A Single Judge Bench of Justice B.P Colabawalla has refused to direct three businessmen to vacate the property belonging to the Kuwait Royale in an interim application filed by Sheikhah Fadiah Saad Al-Abdullah Al-Sabah, the daughter of the late His Highness Sheikh Saad Al-Abdullah Al-Salem Al-Sabah, who was the Prime Minister and then became the head of State of Kuwait.

The High Court was hearing a plea filed by the heirs of the Royale Family. The case was filed in 2014 after which an interim application was filed by the daughter seeking to direct the three businessmen to vacate the property belonging to the Royale Family. 

Shiek Saad died on 8 May 2018 after which the properties were inherited by his family. The daughter, in her plea, had stated that the building at Marine Lines was being managed by Faisal Essa who was the former Counsel General of Kuwait. The former Counsel General left India in May 2013 and the three businessmen illegally took possession of the property by forging the documents. The plea also sought Rs 35 Lakhs per month for staying in the building owned by the Royale Family.

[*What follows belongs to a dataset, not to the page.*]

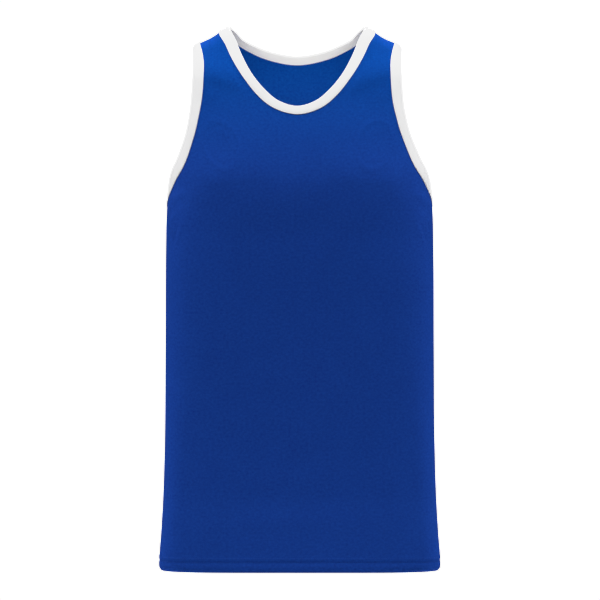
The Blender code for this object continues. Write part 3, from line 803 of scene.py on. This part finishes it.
def tapeSection(width):  # from the fold, and out from the panel's outer face
    crown, wall = tape["crown"], panel["wall"]
    groove = width - tape["groove"]
    roll, line = tape["roll"], crown - tape["rollSink"]
    outer = [
        (0.00025, -0.0001), (0.0008, 0.00035), (0.0016, crown - 0.0002), (roll * 0.6, crown),
        (roll - 0.0006, crown), (roll, line), (roll + 0.0006, crown), (width * 0.55, crown + 0.00006),
        (groove - 0.0016, crown + 0.00004), (groove - 0.0006, crown - 0.00006),
        (groove, crown - tape["grooveSink"]), (groove + 0.0006, crown - 0.00006),
        (width - 0.0003, crown - 0.00012), (width, crown - 0.0003), (width, 0.00010)]
    middle = [
        (width * 0.6, 0.00010), (0.0030, 0.00010), (0.0012, -0.00010), (0.00105, -wall / 2),
        (0.0012, -wall + 0.0001), (0.0030, -wall - 0.0002), (width * 0.6, -wall - 0.0002)]
    lining = [
        (width, -wall - 0.00022), (width, -wall - 0.0007), (width - 0.0004, -wall - 0.0010),
        (width * 0.5, -wall - tape["liningDepth"]), (roll, -wall - 0.0010),
        (0.0020, -wall - 0.00075), (0.0008, -wall - 0.00035), (0.0, -wall * 0.6)]
    return outer + middle + lining


def tapeRows(edge, side, section):
    distances = sorted({0.0} | {d for d, _ in section})
    lines = boundLines(edge, side, distances, tape["step"])
    at = dict(zip(distances, lines))
    return np.stack([liftedPoint(at[distance], lift) for distance, lift in section], axis=1)


def makeTape(name, edge, mirror, node):
    width = tape[edge]
    section = tapeSection(width)
    fronts = tapeRows(edge, front, section)
    backs = tapeRows(edge, back, section)
    flip = (-1.0, 1.0, 1.0)
    if edge == "neck":  # half a loop, and its other half mirrored
        loop = leaned(np.concatenate([fronts, backs[::-1][1:]]), -1.0)
        loop[0, :, 0] = 0.0
        loop[-1, :, 0] = 0.0
        loop = leaned(np.concatenate([loop, loop[1:-1][::-1] * flip]), 1.0)
    else:
        loop = np.concatenate([fronts, backs[::-1][1:-1]])
        if mirror:
            loop = leaned(leaned(loop, -1.0) * flip, 1.0)
    rows, columns = loop.shape[:2]
    measured = loop[:, tape["measured"]]
    run = runAlong(np.concatenate([measured, measured[:1]]))
    faces = gridFaces(columns, rows + 1, closedColumns=True)
    faces = [tuple(k % (rows * columns) for k in f) for f in faces]
    flat = np.array([(run[r], section[k][0] + (width if k > columns // 2 else 0.0)) for r in range(rows)
                     for k in range(columns)])
    piece = newPiece(name, loop.reshape(-1, 3), faces, whiteKnit, flat)
    turnOut(piece)
    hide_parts(node)
    halves = (1, -1) if edge == "neck" else (-1,) if mirror else (1,)
    stitches = tapeStitches(name + "_stitches", edge, width, halves)
    print("binding", name, round(float(run[-1]), 3), "m long")
    return piece


thread = {
    "radius": 0.00022,
    "sides": 5,
    "gap": 0.0007,  # between two stitches of a row
    "hemPitch": 0.0030,
    "tapePitch": 0.0028,
    "proud": 0.00006,  # of the face it is sewn on
    "seamClear": 0.0006,  # a hem's row ends this far from the side seams
    "bow": ((0.0, -0.9, 0.4), (0.2, 0.35, 1.0), (0.8, 0.35, 1.0), (1.0, -0.9, 0.4)),  # along, height, girth
    "blue": ((0.0070, 0.0560, 0.345), 0.6, 0.10),  # colour, roughness, specular
    "white": ((0.80, 0.80, 0.81), 0.6, 0.20)}


def layStitches(name, rows, material):  # one bowed thread between each pair of ends
    starts, ends, normals = (np.concatenate(part) for part in zip(*rows))
    beside = np.cross(normals, ends - starts)
    beside /= np.linalg.norm(beside, axis=1)[:, None]
    turns = np.arange(thread["sides"]) * 2 * math.pi / thread["sides"]
    outward = [math.cos(t) * beside + math.sin(t) * normals for t in turns]
    rings = []
    for share, height, girth in thread["bow"]:
        centre = starts + share * (ends - starts) + height * thread["radius"] * normals
        rings += [centre + girth * thread["radius"] * way for way in outward]
    sides, count = thread["sides"], len(rings)
    single = gridFaces(sides, len(thread["bow"]), closedColumns=True)
    single += [tuple(range(sides))[::-1], tuple(range(count - sides, count))]
    faces = [tuple(k + count * n for k in face) for n in range(len(starts)) for face in single]
    piece = newPiece(name, np.stack(rings, axis=1).reshape(-1, 3), faces, material)
    print("stitches", name, len(starts))
    return piece


def stitchesAlong(cut, lift, pitch, face):  # face is 1 on the outside of the cloth and -1 inside
    normals = formNormal(cut) * face
    points = liftedPoint(cut, lift) + thread["proud"] * normals
    run = runAlong(points)
    count = round(run[-1] / pitch)
    middle = (np.arange(count) + 0.5) * run[-1] / count
    half = (pitch - thread["gap"]) / 2

    def take(at, rows):
        return np.stack([np.interp(at, run, rows[:, k]) for k in range(3)], axis=1)

    return take(middle - half, points), take(middle + half, points), take(middle, normals)


def hemStitches(name, side):
    rows = []
    for up, _, _ in panel["hemRows"]:
        down = hemRun[side] - side * up
        reach = sideSeam(down)[0] - thread["seamClear"]
        across = np.linspace(-reach, reach, sampling["hem"])
        cut = np.stack([across, np.full_like(across, down)], axis=1)
        inner = creaseHeight(cut, side) - panel["turnIn"] - panel["wall"]
        for lift, face in ((panelLift(cut, side), 1), (inner, -1)):
            rows.append(stitchesAlong(cut, lift, thread["hemPitch"], face))
    return layStitches(name, rows, blueThread)


def tapeStitches(name, edge, width, halves):
    outer = tape["crown"] - tape["grooveSink"]
    inner = -panel["wall"] - tape["liningDepth"]
    rows = []
    for side in (front, back):
        line = boundLines(edge, side, (0.0, width - tape["groove"]), sampling["stitches"])[1]
        for half in halves:
            for lift, face in ((outer, 1), (inner, -1)):
                rows.append(stitchesAlong(line * (half, 1.0), lift, thread["tapePitch"], face))
    return layStitches(name, rows, whiteThread)


allowance = {
    "width": 0.0056,
    "root": 0.0001,  # from the seam
    "clear": 0.0002,  # inside the panel
    "thick": 0.0012,
    "rootShare": 0.8,  # of the thickness, at the seam
    "rounded": 0.0006,
    "step": 0.0060,
    "aboveHem": 0.0006,
    "underTape": 0.0205,  # below the armhole's edge, where its binding ends
    "shoulder": (0.1150, 0.1325, 5),  # across, between the two bindings, and stations
    "pitch": 0.0026,  # of the overlock threads, and how they lie
    "lean": 0.0013,
    "threadEnds": (0.0008, 0.0005)}  # from the seam, from the outer edge


def seamLines():  # stations along each sewn seam, and which way its allowance is laid on the back
    first = abs(seamBottom(back)[1]) + allowance["underTape"]
    last = abs(hemRun[back]) - panel["hem"] - allowance["aboveHem"]
    downs = np.arange(first, last, allowance["step"])
    side = np.stack([sideSeam(downs), downs], axis=1)
    across = np.linspace(*allowance["shoulder"])
    shoulder = np.stack([across, np.full_like(across, allowance["root"])], axis=1)
    return {"side_seam": (side, np.array((-1.0, 0.0))), "shoulder_seam": (shoulder, np.array((0.0, 1.0)))}


def makeAllowances():
    root, wide, clear, thick = (allowance[key] for key in ("root", "width", "clear", "thick"))
    rounded = wide - allowance["rounded"]
    section = ((root, clear), (rounded, clear), (wide, clear + thick / 2), (rounded, clear + thick),
               (root, clear + thick * allowance["rootShare"]))
    pieces, rows = [], []
    for seam, (line, towards) in seamLines().items():
        for label, mirror in (("left", 1.0), ("right", -1.0)):
            columns, flat = [], []
            for reach, inside in section:
                cut = (line + reach * towards) * (mirror, 1.0)
                columns.append(liftedPoint(cut, panelLift(cut, back) - panel["wall"] - inside))
                flat.append(cut)
            points = np.stack(columns, axis=1).reshape(-1, 3)
            flat = np.stack(flat, axis=1).reshape(-1, 2)
            count = len(section)
            faces = gridFaces(count, len(line), closedColumns=True)
            faces += [tuple(range(count))[::-1], tuple(range(count * (len(line) - 1), count * len(line)))]
            piece = newPiece(seam + "_" + label, points, faces, blueKnit, flat)
            turnOut(piece)
            pieces.append(piece)
            rows.append(overlockRow(line, towards, mirror, clear + thick))
    print("seam allowances", len(pieces))
    pieces.append(layStitches("overlock_threads", rows, blueThread))
    return pieces


def overlockRow(line, towards, mirror, inside):  # slanted threads over an allowance
    run = runAlong(line)
    at = np.arange(0.5, run[-1] / allowance["pitch"]) * allowance["pitch"]
    base = np.stack([np.interp(at, run, line[:, k]) for k in range(2)], axis=1)
    along = np.array((towards[1], -towards[0])) * allowance["lean"]
    inner, outer = allowance["threadEnds"]
    ends = []
    for reach, shift in ((inner, 0.0), (allowance["width"] - outer, 1.0)):
        cut = (base + reach * towards + shift * along) * (mirror, 1.0)
        ends.append(liftedPoint(cut, panelLift(cut, back) - panel["wall"] - inside - thread["proud"]))
    return ends[0], ends[1], -formNormal(base * (mirror, 1.0))


studio = {
    "distance": 4.8,
    "frameSide": 0.864,  # what the picture spans at the side seams
    "eye": (0.0004, -0.3773),
    "sensor": 36.0,
    "clipEnd": 60.0,
    "topSun": (1.75, 75.0, 20.0),  # strength, elevation, softness in degrees
    "sideSun": (2.05, 37.0, 50.0),
    "backSun": (1.20, 50.0, 60.0),
    "softbox": (3.1, 0.5, 0.70, 0.35),  # watts, side, height and distance before the neck
    "softboxAim": (0.0, -0.10, -0.15),
    "neckLamp": (0.170, 0.16, 0.08, -0.045, -0.09),  # watts, width, height, and its place in the neck
    "neckLampAim": (0.10, 0.02),  # behind the middle, and below the lamp
    "lampColour": (1.0, 0.97, 0.90),
    "surround": 0.05,
    "backdrop": 1.66,
    "tones": (  # light, and what is printed
        (0.46, 0.46), (0.634, 0.715), (0.76, 0.805), (0.85, 0.850), (1.27, 0.889), (1.50, 0.905)),
    "whitest": 1.60,
    "floorDepth": 1.25,
    "floorSide": 5.0,
    "floorLook": ((0.8, 0.8, 0.8), 0.9, 0.2)}  # colour, roughness, specular


def addSun(name, azimuth, strength, elevation, softness):
    light = bpy.data.lights.new(name, "SUN")
    light.energy = strength
    light.angle = math.radians(softness)
    lamp = bpy.data.objects.new(name, light)
    lamp.rotation_euler = (math.radians(90.0 - elevation), 0.0, math.radians(azimuth))
    bpy.context.scene.collection.objects.link(lamp)


def addSoftLight(name, watts, size, place, target):
    light = bpy.data.lights.new(name, "AREA")
    light.energy = watts
    light.shape = "RECTANGLE"
    light.size, light.size_y = size
    lamp = bpy.data.objects.new(name, light)
    lamp.location = place
    lamp.rotation_euler = (Vector(place) - Vector(target)).to_track_quat("Z", "Y").to_euler()
    lamp.visible_camera = False
    bpy.context.scene.collection.objects.link(lamp)
    return lamp


def setLights():
    for name, azimuth, sun in (("overhead light", 0.0, "topSun"), ("left light", -90.0, "sideSun"),
                               ("right light", 90.0, "sideSun"), ("back light", 180.0, "backSun")):
        addSun(name, azimuth, *studio[sun])
    watts, side, height, distance = studio["softbox"]
    addSoftLight("softbox", watts, (side, side), (0.0, -distance, height), studio["softboxAim"])
    watts, width, height, depth, level = studio["neckLamp"]
    behind, below = studio["neckLampAim"]
    aim = (0.0, behind, level - below)
    lamp = addSoftLight("neck lamp", watts, (width, height), (0.0, depth, level), aim)
    lamp.data.color = studio["lampColour"]


def toneWhites(view):  # keeps detail in the whites and leaves the blues alone
    view.use_curve_mapping = True
    mapping = view.curve_mapping
    mapping.white_level = (studio["whitest"],) * 3
    curve = mapping.curves[3]  # of the three colours together
    for light, shown in studio["tones"]:
        curve.points.new(light / studio["whitest"], shown)
    for point in curve.points:
        point.handle_type = "VECTOR"
    mapping.update()


def setCamera():
    scene = bpy.context.scene
    scene.view_settings.view_transform = "Standard"
    toneWhites(scene.view_settings)
    data = bpy.data.cameras.new("camera")
    data.sensor_width = studio["sensor"]
    data.lens = studio["sensor"] * studio["distance"] / studio["frameSide"]
    data.clip_end = studio["clipEnd"]
    camera = bpy.data.objects.new("camera", data)
    camera.location = (studio["eye"][0], -studio["distance"], studio["eye"][1])
    camera.rotation_euler = (math.radians(90.0), 0.0, 0.0)
    scene.collection.objects.link(camera)
    scene.camera = camera


def setBackdrop():  # bright where the camera sees it, faint as a light
    world = bpy.data.worlds.new("studio")
    bpy.context.scene.world = world
    world.use_nodes = True
    tree = world.node_tree
    background = tree.nodes["Background"]
    background.inputs["Color"].default_value = (1.0, 1.0, 1.0, 1.0)
    rays = tree.nodes.new("ShaderNodeLightPath")
    amount = mathNode(tree, "MULTIPLY_ADD", rays.outputs["Is Camera Ray"],
                      studio["backdrop"] - studio["surround"], studio["surround"])
    tree.links.new(amount, background.inputs["Strength"])


def floorMaterial():  # clear from below, so the garment shows there too
    material = plainMaterial("pale floor", *studio["floorLook"])
    tree = material.node_tree
    clear = tree.nodes.new("ShaderNodeBsdfTransparent")
    face = tree.nodes.new("ShaderNodeNewGeometry")
    mix = tree.nodes.new("ShaderNodeMixShader")
    tree.links.new(face.outputs["Backfacing"], mix.inputs["Fac"])
    tree.links.new(tree.nodes["Principled BSDF"].outputs["BSDF"], mix.inputs[1])
    tree.links.new(clear.outputs["BSDF"], mix.inputs[2])
    tree.links.new(mix.outputs["Shader"], tree.nodes["Material Output"].inputs["Surface"])
    return material


def setFloor():
    half = studio["floorSide"] / 2
    level = cadBox[0][2] - studio["floorDepth"]
    corners = [(-half, -half, level), (half, -half, level), (half, half, level), (-half, half, level)]
    data = bpy.data.meshes.new("studio_floor")
    data.from_pydata(corners, [], [(0, 1, 2, 3)])
    data.materials.append(floorMaterial())
    floor = bpy.data.objects.new("studio_floor", data)
    bpy.context.scene.collection.objects.link(floor)


setCamera()
setLights()
setBackdrop()
setFloor()
print("studio ready")

knitFace = knitGroup()
blueKnit = clothMaterial("royal blue knit", bodyLook)
whiteKnit = clothMaterial("white binding knit", tapeLook)
blueThread = plainMaterial("blue thread", *thread["blue"])
whiteThread = plainMaterial("white thread", *thread["white"])

sewnBack = [hemStitches("back_hem_stitches", back)] + makeAllowances()
makePanel("front_cloth", front, blueKnit, "front_panel", [hemStitches("front_hem_stitches", front)])
makePanel("back_cloth", back, blueKnit, "back_panel", sewnBack)
makeTape("neck_tape", "neck", False, "neck_binding")
makeTape("armhole_tape_left", "arm", False, "armhole_binding_left")
makeTape("armhole_tape_right", "arm", True, "armhole_binding_right")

Senior Advocate Birendra Saraf on behalf of the defendants argued that the businessmen had acquired the possession of the property through a tenancy agreement signed on October 30, 2012. The said agreement was signed by the former counsel general of Kuwait on behalf of the Royale Family.

He further argued that t it is an undisputed position that Plaintiff never visited the suit premises and even now, Plaintiff has stopped taking care of the building Al-Sabah Court altogether. He submitted that the Plaintiff has stopped collecting rent from the tenants since 2016 and it is the tenants themselves who are collecting the rent and using it towards the maintenance and upkeep of the building.

The court while refusing to grant interim relief to the plaintiff noted,

“Prima facie it would appear that these affidavits have been prepared by Faisal Essa himself and then the tenants have been called upon to execute these affidavits.”

The court observed that the plaintiff was unable to prove that the documents were forged and fabricated. The court said,

“The Tenancy Agreements executed by Faisal Essa which Defendant Nos. 2 and 3 prima facie appeared to be genuine and not forged and fabricated. I am therefore of the opinion that the Plaintiff has been unable to prima facie establish that the Tenancy Agreement dated 30th October 2012 entered into with Defendant No.1 is a forged and fabricated”.

The Court however directed the defendants from selling, alienating, transferring, encumbering, or creating any third-party rights of the disputed property.